Monday 31 August 2009
For Immediate Release

Forest Industry Encouraged By ETS Review Committee Report

The select committee report recommending that New Zealand pursue an emissions trading scheme as the primary economic mechanism in its response to climate change, is welcomed the Kyoto Forestry Association (KFA) said today.

KFA spokesman, Roger Dickie, said the report’s recommendation that “international linkages be adopted between a New Zealand emissions trading scheme and other Kyoto-compliant schemes” is also sensible from an economic standpoint and will encourage new forest planting.

Mr Dickie said the committees statement that “A price cap in a New Zealand ETS could create a negative incentive for post-1989 forest investors in particular”, is also a positive signal for new planting.

The Kyoto Forestry Association have always maintained that a price cap would be a huge disincentive for new forest planting and it is encouraging to see that whilst the report canvasses a short term price cap it is not supported by the Labour, Maori, Act or Green Parties. The report also notes “However, in the long term, price caps stand in the way of market development and shield business from the real price of carbon to the economy. If a short-term cap is introduced a clear exit strategy is critical for maintaining market confidence and development.”

Mr Dickie said it should be noted that any price cap, even a short term one will be a disincentive to new forest planting because it sends a message to forest investors that government is capable of manipulating the market at any time.
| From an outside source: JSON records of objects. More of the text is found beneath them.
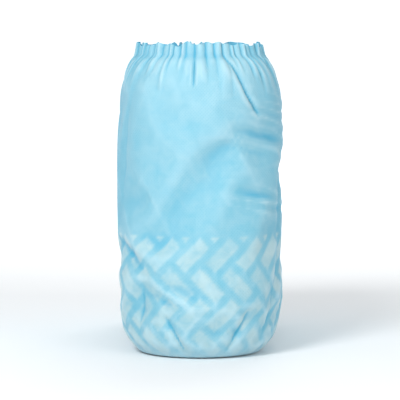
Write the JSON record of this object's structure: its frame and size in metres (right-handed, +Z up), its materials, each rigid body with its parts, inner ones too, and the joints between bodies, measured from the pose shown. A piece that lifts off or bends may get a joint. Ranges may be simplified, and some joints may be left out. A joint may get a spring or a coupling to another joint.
{
  "type": "disposable shoe cover, folded once",
  "caption": "Pleated-mouth overshoe pouch of light blue nonwoven fabric, folded toe to heel and standing on its sole, with an elastic opening on top and welded end seams",
  "frame": {"origin": "middle of the bounding box at the floor the sole stands on", "axes": "+Z up towards the elastic opening, -Y towards the fold at the middle of the cover, +Y towards the toe and heel seams, toe leg on the -X side"},
  "size_m": [0.08, 0.1866, 0.1602],
  "materials": {
    "nonwoven_fabric": "matte spunbond nonwoven, light blue, slightly see-through, with a pale non-skid herringbone printed on the sole and lower sides",
    "elastic": "matte white elastic thread",
    "welded_edge": "pressed and welded nonwoven, a little glossier"
  },
  "bodies": {
    "root": {"cover_body": "nonwoven_fabric", "elastic_band": "elastic", "toe_seam": "welded_edge", "heel_seam": "welded_edge"}
  },
  "joints": []
}
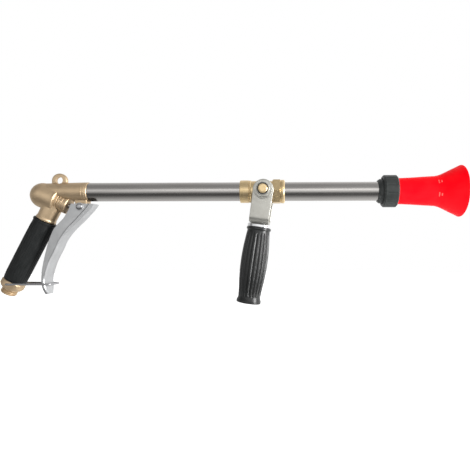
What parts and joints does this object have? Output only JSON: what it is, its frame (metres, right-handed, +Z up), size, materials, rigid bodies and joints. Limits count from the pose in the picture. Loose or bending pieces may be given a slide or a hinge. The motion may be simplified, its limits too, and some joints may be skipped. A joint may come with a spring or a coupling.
{
  "type": "fire hose nozzle",
  "caption": "Trigger hose lance with brass valve, rubber rear grip, tilting side handle, steel tubes, black ring nut and flared red nozzle shroud.",
  "frame": {"origin": "centre of the whole object's box at rest", "axes": "+X along the lance to the shroud, +Z up with both handles hanging down, -Y towards the side with the trigger pin's head"},
  "size_m": [0.6174, 0.0738, 0.1845],
  "materials": {
    "cast_brass": "cast, satin, slightly grainy",
    "turned_brass": "turned, satin",
    "cast_aluminium": "cast, bead-blasted",
    "steel": "bright drawn",
    "tube_steel": "polished along its length",
    "zinc": "zinc plated",
    "chrome": "polished",
    "grip_rubber": "moulded, satin",
    "seal_rubber": "matte",
    "black_plastic": "moulded, satin",
    "red_plastic": "moulded, satin gloss"
  },
  "bodies": {
    "lance": {"valve_body": "cast_brass", "valve_seat": "turned_brass", "gland_nut": "turned_brass", "stem_packing": "seal_rubber", "trigger_pin": "steel", "pin_clip": "steel", "handle_pipe": "turned_brass", "rear_grip_sleeve": "grip_rubber", "inlet_ferrule": "cast_brass", "inlet_strainer": "steel", "rear_tube": "tube_steel", "front_tube": "tube_steel", "mid_fitting": "turned_brass", "near_stud": "turned_brass", "far_stud": "turned_brass", "near_lock_nut": "zinc", "far_lock_nut": "zinc", "nozzle_body": "turned_brass", "nozzle_seal": "seal_rubber"},
    "trigger": {"trigger": "cast_aluminium"},
    "stem": {"valve_stem": "steel", "valve_poppet": "turned_brass", "poppet_seal": "seal_rubber", "valve_spring": "steel"},
    "bail": {"lock_bail": "steel"},
    "side_handle": {"handle_strap": "zinc", "near_washer": "zinc", "far_washer": "zinc", "grip_cap_washer": "chrome", "grip_bolt": "steel", "side_grip": "grip_rubber"},
    "twist_head": {"ring_nut": "black_plastic", "head_sleeve": "turned_brass", "jet_tip": "turned_brass", "red_shroud": "red_plastic"},
    "swirl": {"swirl_core": "turned_brass"}
  },
  "joints": [
    {"name": "trigger_pull", "type": "hinge", "parent": "lance", "child": "trigger", "pos_m": [-0.195, 0, 0.0376], "axis": [0, 1, 0], "range_deg": [0, 10], "stiffness_Nm_per_rad": 4, "springref_deg": -6.88},
    {"name": "stem_slide", "type": "slide", "parent": "lance", "child": "stem", "axis": [-0.9272, 0, 0.3746], "range_m": [0, 0.0018], "deforming": ["valve_spring"]},
    {"name": "bail_swing", "type": "hinge", "parent": "lance", "child": "bail", "pos_m": [-0.29299, 0, -0.06618], "axis": [0, 1, 0], "range_deg": [-8, 25]},
    {"name": "handle_tilt", "type": "hinge", "parent": "lance", "child": "side_handle", "pos_m": [0.051, 0, 0.0583], "axis": [0, 1, 0], "range_deg": [-50, 35]},
    {"name": "head_twist", "type": "hinge", "parent": "lance", "child": "twist_head", "pos_m": [0.231, 0, 0.0583], "axis": [1, 0, 0], "range_deg": [0, 180]},
    {"name": "swirl_slide", "type": "slide", "parent": "lance", "child": "swirl", "axis": [-1, 0, 0], "range_m": [0, 0.0023]}
  ],
  "couplings": [
    {"joint": "stem_slide", "follows": "trigger_pull", "m_per_rad": 0.01},
    {"joint": "swirl_slide", "follows": "head_twist", "m_per_rad": 0.0007}
  ]
}
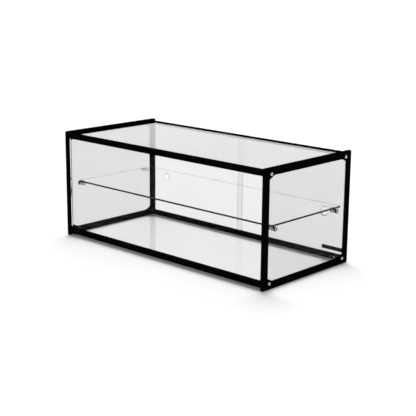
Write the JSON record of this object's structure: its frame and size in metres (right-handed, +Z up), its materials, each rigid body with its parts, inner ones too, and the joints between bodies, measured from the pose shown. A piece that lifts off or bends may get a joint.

This is not a signal that gives confidence to a long term forestry investor.

The report also highlighted the need for certainty and stated “We recommend to the Government that certainty for the forestry industry be legislated for as soon as possible to ensure that further planting is not inhibited.” Mr Dickie said that while this statement was encouraging, it is probably now too late for seed to be planted in time to provide the seedlings for a significant planting programme next winter.

Mr Dickie said the importance of forestry should not be underestimated by the New Zealand public in regard to New Zealand meeting its international emissions targets.

Each hectare of Kyoto compliant forest can sequester 25 plus tonnes of CO2 per annum, if 1 million ha of forest was planted by 2020 then 25 million tonnes of CO2 per annum could be sequestered shortly after 2020.

He noted that in 1990 New Zealand had net annual emissions of 44 million tonnes, now we have approximately 55 million tonnes and by 2020 the government would like our annual net emissions to be no more than 40 million tonnes and preferably less.

Mr Dickie said that in the eight years from 1992 to 1999 New Zealand achieved an average of 65,000 ha of new forest planting per annum and almost all of this was funded by private investors. In the peak years 84,000 ha and 98,000 ha were planted. This would imply that with the right incentives the planting of 1 million ha in 11 to 14 years is quite achievable.

The KFA represents the more than 30,000 ordinary New Zealanders and forestry companies who risked more than $100 million per annum of their own capital to invest in 250,000 ha of New Zealand’s 570,000 ha Kyoto forestry estate.